> _THE TASK_:
Count how many lines hold the string "from". Give that number alone.

> _DATA_:
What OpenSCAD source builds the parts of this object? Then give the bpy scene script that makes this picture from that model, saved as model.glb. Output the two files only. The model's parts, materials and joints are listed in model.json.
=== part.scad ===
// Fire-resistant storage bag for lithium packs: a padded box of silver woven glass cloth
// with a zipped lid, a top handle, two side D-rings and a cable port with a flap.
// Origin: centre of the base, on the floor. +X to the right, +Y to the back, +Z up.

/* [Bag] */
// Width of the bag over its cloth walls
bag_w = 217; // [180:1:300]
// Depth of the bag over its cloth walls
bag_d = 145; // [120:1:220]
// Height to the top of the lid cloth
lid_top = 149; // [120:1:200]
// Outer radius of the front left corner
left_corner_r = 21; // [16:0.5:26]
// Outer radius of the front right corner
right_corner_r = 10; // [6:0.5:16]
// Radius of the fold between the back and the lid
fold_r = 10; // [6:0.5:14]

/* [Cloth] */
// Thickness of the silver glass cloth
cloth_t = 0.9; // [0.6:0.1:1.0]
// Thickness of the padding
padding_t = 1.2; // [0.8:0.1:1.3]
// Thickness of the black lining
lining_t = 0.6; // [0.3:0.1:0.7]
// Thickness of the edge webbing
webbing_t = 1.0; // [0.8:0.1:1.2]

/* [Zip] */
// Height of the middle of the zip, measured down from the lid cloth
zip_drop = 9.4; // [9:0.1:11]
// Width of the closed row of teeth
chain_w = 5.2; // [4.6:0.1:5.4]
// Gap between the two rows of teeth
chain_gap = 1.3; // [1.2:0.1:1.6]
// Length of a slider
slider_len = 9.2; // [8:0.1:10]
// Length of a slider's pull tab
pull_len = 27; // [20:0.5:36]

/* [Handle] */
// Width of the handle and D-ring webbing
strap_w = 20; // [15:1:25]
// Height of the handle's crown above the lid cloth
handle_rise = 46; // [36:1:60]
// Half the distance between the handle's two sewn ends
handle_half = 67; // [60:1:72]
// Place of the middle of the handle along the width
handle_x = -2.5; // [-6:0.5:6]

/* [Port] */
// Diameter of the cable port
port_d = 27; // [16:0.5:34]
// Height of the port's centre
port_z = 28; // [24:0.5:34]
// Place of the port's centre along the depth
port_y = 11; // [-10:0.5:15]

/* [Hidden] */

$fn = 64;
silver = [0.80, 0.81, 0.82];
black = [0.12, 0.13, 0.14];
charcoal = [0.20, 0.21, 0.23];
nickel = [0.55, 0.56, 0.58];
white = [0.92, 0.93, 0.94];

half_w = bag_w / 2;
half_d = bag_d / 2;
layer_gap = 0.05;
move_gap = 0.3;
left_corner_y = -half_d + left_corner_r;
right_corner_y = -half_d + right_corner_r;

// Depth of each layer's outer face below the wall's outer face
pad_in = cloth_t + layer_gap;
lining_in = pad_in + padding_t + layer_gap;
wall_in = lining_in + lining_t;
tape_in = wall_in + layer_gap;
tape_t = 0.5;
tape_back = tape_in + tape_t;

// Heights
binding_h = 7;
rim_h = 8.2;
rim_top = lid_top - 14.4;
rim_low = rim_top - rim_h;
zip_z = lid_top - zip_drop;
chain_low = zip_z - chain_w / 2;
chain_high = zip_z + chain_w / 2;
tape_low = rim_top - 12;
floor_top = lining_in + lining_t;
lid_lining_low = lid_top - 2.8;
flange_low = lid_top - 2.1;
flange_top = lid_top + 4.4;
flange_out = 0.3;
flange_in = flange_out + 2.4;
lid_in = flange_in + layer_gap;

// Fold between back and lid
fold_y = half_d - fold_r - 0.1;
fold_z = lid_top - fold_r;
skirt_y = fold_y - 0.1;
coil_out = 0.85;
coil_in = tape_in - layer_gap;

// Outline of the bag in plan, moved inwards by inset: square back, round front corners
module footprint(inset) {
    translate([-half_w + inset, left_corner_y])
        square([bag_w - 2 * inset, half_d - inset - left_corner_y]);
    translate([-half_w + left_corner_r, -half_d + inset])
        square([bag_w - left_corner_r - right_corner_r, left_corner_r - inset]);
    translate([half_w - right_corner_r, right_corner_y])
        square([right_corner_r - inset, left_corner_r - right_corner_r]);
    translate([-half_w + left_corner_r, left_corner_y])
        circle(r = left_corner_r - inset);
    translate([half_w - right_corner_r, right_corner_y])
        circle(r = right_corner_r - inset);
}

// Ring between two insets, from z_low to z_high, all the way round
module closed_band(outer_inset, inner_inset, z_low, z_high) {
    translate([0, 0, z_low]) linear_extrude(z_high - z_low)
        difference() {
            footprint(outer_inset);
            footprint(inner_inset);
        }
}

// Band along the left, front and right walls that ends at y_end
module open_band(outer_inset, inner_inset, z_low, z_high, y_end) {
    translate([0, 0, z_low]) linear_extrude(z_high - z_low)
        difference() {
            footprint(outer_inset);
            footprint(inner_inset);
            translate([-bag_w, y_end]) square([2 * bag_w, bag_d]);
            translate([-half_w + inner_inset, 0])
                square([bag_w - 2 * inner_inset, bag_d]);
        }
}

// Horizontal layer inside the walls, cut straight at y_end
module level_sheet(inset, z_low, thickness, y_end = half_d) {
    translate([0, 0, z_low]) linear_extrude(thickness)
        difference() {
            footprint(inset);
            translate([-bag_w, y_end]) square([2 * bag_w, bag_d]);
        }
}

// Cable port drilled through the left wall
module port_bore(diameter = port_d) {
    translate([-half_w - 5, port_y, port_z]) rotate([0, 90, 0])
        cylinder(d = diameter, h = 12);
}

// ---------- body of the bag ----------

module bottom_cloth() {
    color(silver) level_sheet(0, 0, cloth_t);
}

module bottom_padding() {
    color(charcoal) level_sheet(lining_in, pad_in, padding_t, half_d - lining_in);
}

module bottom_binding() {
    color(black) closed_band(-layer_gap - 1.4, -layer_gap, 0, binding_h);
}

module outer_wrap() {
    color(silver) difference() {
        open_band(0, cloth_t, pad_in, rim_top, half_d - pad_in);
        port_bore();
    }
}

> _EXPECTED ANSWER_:
3